WORK REQUIRED: Extract every line where the string "that" appears.

LISTING:
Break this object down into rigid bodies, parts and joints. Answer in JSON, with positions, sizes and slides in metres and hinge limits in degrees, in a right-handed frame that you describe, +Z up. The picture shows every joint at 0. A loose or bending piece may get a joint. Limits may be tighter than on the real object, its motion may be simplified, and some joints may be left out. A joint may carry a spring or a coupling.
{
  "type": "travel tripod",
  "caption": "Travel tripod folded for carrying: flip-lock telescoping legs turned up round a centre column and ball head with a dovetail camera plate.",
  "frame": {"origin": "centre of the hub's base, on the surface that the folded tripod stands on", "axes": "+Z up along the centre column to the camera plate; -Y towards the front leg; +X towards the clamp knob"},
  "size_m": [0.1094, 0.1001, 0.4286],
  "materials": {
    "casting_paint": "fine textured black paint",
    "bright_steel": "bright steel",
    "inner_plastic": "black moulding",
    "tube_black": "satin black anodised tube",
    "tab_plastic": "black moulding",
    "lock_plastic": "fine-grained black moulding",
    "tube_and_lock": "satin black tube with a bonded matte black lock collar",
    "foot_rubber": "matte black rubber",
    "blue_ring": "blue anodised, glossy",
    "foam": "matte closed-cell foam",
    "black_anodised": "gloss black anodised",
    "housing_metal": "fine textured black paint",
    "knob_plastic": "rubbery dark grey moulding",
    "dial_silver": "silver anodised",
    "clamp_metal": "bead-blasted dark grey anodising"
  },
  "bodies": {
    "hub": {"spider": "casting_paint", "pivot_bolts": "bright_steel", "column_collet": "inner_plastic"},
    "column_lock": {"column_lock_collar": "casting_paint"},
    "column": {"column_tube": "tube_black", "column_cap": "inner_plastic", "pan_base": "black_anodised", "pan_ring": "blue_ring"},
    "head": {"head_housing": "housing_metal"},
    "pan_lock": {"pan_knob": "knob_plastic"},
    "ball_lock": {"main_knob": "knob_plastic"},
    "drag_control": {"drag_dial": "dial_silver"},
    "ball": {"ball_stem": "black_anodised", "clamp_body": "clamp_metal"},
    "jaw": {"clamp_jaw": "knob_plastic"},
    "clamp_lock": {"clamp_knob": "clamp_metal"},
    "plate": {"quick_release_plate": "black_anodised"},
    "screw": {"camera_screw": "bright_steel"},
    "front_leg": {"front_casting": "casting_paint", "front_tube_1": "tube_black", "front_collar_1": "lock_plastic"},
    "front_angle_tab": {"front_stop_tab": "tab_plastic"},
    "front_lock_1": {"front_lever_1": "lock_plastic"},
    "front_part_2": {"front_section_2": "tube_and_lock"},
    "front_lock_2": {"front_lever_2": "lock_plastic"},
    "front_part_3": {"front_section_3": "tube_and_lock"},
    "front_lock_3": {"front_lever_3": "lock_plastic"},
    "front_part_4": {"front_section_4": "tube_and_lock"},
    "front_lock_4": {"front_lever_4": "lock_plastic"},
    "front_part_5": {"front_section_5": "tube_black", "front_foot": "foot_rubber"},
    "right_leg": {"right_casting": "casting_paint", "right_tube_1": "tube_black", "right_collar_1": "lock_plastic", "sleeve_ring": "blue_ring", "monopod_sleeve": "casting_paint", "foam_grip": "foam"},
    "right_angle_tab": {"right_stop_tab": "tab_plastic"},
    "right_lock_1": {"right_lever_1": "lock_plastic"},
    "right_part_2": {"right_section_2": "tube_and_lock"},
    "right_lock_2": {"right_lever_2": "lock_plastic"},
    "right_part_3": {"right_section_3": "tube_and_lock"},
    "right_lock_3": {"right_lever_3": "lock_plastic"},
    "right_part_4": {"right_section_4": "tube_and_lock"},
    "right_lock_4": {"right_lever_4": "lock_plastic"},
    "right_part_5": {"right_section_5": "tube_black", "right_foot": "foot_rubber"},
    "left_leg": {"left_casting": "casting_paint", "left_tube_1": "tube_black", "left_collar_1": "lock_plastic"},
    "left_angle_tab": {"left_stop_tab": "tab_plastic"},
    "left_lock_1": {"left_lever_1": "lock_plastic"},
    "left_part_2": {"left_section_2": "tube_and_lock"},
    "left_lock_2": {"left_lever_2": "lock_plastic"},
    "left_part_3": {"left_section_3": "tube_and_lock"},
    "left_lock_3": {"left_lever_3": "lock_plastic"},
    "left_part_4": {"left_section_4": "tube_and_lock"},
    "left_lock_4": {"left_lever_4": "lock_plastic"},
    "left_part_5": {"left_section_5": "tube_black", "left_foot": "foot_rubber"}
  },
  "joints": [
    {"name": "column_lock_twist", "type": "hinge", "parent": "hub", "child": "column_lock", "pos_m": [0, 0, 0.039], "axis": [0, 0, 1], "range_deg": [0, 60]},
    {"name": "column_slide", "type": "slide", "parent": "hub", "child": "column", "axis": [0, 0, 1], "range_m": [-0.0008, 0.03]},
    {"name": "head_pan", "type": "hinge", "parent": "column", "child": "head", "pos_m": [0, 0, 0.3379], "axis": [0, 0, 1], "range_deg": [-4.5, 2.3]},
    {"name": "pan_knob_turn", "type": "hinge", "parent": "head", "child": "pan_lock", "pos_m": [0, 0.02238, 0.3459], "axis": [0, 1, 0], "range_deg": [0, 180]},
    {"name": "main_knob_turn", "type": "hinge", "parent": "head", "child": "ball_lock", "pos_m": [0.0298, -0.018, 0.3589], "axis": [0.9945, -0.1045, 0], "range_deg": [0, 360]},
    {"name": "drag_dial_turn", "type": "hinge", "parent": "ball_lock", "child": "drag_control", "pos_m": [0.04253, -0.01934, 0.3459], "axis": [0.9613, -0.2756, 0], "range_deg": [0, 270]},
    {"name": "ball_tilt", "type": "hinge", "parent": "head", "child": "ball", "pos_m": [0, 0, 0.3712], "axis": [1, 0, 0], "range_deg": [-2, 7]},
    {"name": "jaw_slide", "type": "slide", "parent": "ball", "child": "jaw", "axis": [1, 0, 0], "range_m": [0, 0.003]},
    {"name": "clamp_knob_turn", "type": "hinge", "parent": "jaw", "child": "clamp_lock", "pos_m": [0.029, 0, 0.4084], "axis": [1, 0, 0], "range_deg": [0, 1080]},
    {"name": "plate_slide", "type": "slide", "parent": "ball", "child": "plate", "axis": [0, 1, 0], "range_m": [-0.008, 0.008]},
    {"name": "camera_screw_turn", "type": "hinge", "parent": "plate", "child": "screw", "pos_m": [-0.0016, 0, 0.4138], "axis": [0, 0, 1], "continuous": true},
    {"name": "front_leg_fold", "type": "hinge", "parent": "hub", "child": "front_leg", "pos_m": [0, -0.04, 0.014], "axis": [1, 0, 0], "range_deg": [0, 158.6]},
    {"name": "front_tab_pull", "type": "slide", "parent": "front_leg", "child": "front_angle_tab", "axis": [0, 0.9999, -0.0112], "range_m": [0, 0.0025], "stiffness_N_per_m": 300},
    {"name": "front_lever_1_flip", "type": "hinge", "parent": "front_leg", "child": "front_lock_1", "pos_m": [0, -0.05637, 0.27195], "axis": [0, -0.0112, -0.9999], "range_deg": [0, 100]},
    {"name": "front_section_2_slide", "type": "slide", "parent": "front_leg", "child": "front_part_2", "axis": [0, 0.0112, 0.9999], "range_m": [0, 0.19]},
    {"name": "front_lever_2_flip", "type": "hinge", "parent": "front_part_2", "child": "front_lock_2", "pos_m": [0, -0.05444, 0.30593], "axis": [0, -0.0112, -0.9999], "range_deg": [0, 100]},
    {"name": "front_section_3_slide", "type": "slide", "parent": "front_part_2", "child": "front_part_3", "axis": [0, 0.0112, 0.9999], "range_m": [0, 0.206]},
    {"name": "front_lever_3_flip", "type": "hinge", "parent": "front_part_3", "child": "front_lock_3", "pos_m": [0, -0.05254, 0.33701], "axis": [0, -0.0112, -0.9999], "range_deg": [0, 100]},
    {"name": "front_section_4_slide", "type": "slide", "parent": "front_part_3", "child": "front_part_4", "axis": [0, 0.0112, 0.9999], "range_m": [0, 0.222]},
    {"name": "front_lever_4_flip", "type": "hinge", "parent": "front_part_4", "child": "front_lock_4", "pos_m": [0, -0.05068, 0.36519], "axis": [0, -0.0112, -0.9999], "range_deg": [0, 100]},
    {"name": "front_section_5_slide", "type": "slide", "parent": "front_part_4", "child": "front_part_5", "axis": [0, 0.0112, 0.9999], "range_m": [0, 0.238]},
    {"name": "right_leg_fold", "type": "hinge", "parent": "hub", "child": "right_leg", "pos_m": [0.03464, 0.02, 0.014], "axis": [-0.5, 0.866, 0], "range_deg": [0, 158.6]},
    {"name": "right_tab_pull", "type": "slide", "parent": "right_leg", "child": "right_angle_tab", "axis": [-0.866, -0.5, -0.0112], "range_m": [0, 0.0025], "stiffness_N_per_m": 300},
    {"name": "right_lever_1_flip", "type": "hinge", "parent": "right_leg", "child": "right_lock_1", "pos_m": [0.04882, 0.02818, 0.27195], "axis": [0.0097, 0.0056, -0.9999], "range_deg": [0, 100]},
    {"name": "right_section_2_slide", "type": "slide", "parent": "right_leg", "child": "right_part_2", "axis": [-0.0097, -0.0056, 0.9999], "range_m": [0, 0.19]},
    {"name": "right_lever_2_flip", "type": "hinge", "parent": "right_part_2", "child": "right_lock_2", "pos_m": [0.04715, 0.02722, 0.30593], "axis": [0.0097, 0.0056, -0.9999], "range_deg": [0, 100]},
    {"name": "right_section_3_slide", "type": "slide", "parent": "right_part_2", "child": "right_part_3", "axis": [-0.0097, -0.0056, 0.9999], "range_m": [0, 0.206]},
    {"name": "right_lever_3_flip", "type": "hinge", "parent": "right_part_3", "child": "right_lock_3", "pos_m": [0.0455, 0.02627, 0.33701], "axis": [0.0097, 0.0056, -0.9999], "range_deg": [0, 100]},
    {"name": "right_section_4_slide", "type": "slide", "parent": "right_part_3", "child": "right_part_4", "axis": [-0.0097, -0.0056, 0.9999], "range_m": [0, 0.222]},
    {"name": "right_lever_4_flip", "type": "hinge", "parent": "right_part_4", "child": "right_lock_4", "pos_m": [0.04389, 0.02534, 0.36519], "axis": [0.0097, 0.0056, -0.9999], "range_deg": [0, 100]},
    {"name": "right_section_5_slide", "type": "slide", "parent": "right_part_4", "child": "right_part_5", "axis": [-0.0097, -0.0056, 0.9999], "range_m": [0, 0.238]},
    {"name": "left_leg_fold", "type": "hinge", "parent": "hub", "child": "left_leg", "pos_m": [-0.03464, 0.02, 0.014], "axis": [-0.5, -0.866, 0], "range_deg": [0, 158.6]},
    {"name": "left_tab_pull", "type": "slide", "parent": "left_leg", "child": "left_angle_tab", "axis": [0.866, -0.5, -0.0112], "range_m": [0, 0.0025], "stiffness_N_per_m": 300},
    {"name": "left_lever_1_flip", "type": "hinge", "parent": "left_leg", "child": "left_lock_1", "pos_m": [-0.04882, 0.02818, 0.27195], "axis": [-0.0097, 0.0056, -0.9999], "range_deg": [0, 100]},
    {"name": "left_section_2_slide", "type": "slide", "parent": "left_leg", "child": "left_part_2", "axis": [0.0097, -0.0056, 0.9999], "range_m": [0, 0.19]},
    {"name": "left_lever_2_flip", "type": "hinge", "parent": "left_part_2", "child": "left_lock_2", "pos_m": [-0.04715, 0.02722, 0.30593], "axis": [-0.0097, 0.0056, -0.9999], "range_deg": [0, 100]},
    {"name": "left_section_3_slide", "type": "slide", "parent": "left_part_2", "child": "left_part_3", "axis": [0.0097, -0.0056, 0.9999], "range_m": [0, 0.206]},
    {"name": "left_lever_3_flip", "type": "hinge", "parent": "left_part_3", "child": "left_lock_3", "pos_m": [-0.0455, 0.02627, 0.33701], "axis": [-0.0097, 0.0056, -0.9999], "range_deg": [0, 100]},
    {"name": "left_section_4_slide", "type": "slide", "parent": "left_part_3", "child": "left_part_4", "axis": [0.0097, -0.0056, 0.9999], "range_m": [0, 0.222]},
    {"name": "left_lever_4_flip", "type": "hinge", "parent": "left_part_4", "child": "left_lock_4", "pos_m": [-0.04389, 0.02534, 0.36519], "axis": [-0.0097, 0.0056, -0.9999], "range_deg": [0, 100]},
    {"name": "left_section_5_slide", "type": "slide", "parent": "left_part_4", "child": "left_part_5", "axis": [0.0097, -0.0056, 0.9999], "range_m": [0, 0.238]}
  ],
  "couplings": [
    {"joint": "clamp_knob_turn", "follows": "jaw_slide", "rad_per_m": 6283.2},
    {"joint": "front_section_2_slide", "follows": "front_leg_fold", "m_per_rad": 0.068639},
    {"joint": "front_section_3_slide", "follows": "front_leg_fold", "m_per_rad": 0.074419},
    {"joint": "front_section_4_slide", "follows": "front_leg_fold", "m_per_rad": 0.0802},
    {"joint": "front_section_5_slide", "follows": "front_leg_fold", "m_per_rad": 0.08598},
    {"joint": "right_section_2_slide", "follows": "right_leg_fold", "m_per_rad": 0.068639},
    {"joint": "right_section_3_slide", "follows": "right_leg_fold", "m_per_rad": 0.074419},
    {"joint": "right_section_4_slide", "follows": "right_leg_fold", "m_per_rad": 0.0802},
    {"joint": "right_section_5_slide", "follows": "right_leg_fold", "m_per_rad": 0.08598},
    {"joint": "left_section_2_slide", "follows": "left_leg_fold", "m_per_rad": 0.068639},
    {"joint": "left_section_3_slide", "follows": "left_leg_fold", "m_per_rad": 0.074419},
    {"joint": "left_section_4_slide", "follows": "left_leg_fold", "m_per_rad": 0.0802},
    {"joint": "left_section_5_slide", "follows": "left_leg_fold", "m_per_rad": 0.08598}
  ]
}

==

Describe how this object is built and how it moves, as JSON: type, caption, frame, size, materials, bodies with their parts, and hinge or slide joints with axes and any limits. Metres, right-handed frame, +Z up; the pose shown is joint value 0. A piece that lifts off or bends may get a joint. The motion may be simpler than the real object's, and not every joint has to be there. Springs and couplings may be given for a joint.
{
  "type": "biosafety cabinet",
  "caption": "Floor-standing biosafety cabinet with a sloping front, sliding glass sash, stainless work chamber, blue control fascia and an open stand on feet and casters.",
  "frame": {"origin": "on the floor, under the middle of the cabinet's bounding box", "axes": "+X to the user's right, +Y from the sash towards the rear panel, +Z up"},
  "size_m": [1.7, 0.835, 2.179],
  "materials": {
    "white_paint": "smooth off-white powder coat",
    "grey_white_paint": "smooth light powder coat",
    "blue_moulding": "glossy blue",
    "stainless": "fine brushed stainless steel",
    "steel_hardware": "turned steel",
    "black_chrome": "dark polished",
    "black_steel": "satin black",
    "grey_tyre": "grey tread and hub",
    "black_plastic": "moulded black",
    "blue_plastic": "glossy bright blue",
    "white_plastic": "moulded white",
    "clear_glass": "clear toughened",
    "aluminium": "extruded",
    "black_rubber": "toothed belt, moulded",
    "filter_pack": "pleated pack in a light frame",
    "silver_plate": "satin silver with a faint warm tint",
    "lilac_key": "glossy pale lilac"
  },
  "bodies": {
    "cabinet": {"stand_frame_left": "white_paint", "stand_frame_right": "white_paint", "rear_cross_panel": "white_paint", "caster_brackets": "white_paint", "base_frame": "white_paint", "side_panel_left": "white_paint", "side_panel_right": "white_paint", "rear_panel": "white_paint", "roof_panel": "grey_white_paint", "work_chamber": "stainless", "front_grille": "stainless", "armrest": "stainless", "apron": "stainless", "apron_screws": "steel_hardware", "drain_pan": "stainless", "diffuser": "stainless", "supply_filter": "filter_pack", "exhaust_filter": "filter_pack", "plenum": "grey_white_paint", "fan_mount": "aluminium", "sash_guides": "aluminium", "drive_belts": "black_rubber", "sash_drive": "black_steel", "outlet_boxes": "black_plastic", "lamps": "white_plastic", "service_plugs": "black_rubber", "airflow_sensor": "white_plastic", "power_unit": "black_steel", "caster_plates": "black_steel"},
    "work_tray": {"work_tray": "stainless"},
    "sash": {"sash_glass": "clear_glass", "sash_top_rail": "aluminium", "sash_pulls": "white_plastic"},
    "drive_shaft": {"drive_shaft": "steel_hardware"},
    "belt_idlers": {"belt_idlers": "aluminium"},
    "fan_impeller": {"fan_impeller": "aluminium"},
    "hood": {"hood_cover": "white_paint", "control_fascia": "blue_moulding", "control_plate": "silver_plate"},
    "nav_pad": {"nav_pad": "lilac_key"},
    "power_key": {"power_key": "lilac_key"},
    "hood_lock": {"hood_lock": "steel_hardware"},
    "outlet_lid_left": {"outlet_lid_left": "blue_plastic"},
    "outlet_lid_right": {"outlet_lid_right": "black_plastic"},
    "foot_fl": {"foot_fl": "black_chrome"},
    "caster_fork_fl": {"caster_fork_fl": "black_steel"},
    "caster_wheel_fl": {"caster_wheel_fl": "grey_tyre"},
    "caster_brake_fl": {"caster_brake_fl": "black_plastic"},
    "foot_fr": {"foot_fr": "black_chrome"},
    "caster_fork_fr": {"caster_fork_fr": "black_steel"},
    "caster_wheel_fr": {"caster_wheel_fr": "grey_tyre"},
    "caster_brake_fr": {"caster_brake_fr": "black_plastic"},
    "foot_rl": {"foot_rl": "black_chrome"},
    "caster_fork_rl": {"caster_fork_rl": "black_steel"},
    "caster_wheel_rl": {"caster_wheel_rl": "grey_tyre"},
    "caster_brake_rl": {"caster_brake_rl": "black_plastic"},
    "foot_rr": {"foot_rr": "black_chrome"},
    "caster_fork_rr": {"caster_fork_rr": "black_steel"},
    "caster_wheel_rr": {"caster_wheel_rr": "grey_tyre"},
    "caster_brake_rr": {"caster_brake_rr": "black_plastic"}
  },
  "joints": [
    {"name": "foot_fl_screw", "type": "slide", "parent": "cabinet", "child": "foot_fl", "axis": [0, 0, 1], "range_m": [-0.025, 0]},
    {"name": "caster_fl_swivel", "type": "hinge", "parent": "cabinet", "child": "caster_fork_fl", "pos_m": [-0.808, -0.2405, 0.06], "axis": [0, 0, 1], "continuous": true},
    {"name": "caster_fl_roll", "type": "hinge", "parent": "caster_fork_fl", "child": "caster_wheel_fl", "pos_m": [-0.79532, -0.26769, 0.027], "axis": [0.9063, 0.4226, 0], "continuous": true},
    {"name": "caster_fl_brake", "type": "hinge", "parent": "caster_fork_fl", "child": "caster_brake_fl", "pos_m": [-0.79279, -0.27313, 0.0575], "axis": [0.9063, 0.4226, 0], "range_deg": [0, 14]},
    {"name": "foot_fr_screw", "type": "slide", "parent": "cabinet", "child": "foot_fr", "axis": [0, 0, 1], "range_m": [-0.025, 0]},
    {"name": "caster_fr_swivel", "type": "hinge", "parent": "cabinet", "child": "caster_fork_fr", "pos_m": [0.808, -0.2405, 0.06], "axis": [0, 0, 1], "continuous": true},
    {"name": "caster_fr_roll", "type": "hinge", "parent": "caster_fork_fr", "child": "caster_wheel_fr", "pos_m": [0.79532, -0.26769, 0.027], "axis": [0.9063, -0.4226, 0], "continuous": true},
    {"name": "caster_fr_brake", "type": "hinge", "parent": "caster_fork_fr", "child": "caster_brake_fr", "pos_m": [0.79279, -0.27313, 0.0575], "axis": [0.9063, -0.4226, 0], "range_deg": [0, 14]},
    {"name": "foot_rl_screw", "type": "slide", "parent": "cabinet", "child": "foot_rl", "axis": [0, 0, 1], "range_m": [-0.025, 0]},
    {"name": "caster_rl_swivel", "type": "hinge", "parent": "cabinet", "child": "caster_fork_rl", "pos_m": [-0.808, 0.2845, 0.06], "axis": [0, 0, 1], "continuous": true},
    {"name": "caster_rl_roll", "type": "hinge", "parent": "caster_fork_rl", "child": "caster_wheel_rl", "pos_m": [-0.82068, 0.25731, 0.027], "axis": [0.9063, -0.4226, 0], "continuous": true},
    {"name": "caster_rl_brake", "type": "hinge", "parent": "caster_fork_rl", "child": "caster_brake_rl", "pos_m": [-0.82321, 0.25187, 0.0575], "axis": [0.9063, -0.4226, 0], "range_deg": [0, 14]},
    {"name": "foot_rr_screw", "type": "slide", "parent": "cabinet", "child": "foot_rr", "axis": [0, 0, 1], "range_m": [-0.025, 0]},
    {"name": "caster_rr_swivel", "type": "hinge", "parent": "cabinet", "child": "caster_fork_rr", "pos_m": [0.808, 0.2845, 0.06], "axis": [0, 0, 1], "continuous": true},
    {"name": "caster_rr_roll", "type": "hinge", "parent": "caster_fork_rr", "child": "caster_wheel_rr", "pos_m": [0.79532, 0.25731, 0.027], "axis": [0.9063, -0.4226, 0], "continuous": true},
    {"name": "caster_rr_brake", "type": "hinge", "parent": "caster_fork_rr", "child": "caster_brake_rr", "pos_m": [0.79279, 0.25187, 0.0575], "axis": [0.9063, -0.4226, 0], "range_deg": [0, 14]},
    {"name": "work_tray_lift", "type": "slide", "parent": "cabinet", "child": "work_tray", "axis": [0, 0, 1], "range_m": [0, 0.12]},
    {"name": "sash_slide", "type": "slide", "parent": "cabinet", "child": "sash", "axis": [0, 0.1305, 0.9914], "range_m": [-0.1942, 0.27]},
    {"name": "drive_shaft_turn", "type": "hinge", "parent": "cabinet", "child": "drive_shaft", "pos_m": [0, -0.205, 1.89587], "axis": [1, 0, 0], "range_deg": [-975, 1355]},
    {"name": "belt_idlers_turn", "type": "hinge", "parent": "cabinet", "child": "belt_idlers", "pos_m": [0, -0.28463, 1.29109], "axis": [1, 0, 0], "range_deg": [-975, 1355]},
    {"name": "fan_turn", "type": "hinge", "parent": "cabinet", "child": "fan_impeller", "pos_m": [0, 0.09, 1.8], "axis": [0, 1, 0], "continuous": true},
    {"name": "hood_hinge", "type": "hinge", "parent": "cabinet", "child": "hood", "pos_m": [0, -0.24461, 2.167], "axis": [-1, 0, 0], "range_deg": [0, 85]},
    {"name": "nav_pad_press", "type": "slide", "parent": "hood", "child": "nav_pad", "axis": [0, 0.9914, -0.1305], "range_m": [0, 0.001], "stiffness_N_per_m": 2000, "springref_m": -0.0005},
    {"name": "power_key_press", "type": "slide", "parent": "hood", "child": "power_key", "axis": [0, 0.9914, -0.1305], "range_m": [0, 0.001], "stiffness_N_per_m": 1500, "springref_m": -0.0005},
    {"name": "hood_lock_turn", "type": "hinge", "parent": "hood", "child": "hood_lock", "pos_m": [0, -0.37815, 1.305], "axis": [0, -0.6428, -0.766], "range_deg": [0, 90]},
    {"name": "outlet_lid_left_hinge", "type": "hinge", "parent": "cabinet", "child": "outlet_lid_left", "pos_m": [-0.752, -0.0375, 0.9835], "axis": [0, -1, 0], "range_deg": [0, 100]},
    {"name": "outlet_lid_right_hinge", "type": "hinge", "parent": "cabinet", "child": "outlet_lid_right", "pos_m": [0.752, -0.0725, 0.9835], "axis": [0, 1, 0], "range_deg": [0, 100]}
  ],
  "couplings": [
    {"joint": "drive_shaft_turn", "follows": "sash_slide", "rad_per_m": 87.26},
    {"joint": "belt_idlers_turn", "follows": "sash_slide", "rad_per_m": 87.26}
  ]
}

* * *

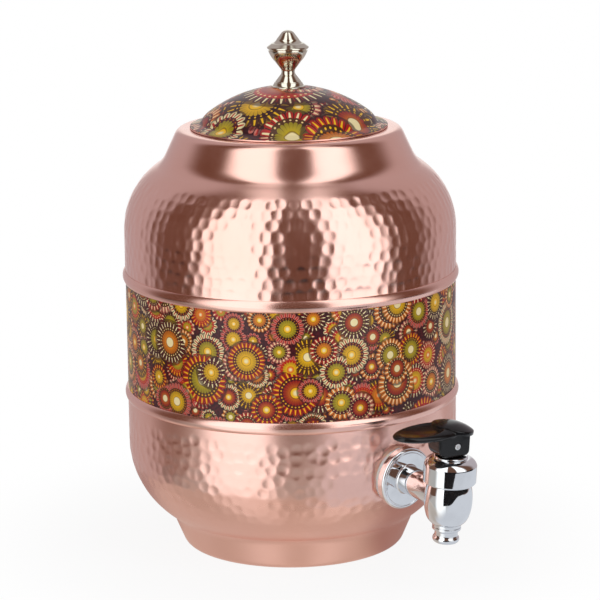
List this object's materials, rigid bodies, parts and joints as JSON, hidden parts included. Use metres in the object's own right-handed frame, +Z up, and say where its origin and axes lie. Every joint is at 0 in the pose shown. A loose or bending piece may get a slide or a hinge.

FULL SOLUTION:
Break this object down into rigid bodies, parts and joints. Answer in JSON, with positions, sizes and slides in metres and hinge limits in degrees, in a right-handed frame that you describe, +Z up. The picture shows every joint at 0. A loose or bending piece may get a joint. Limits may be tighter than on the real object, its motion may be simplified, and some joints may be left out. A joint may carry a spring or a coupling.
  "frame": {"origin": "centre of the hub's base, on the surface that the folded tripod stands on", "axes": "+Z up along the centre column to the camera plate; -Y towards the front leg; +X towards the clamp knob"},
Describe how this object is built and how it moves, as JSON: type, caption, frame, size, materials, bodies with their parts, and hinge or slide joints with axes and any limits. Metres, right-handed frame, +Z up; the pose shown is joint value 0. A piece that lifts off or bends may get a joint. The motion may be simpler than the real object's, and not every joint has to be there. Springs and couplings may be given for a joint.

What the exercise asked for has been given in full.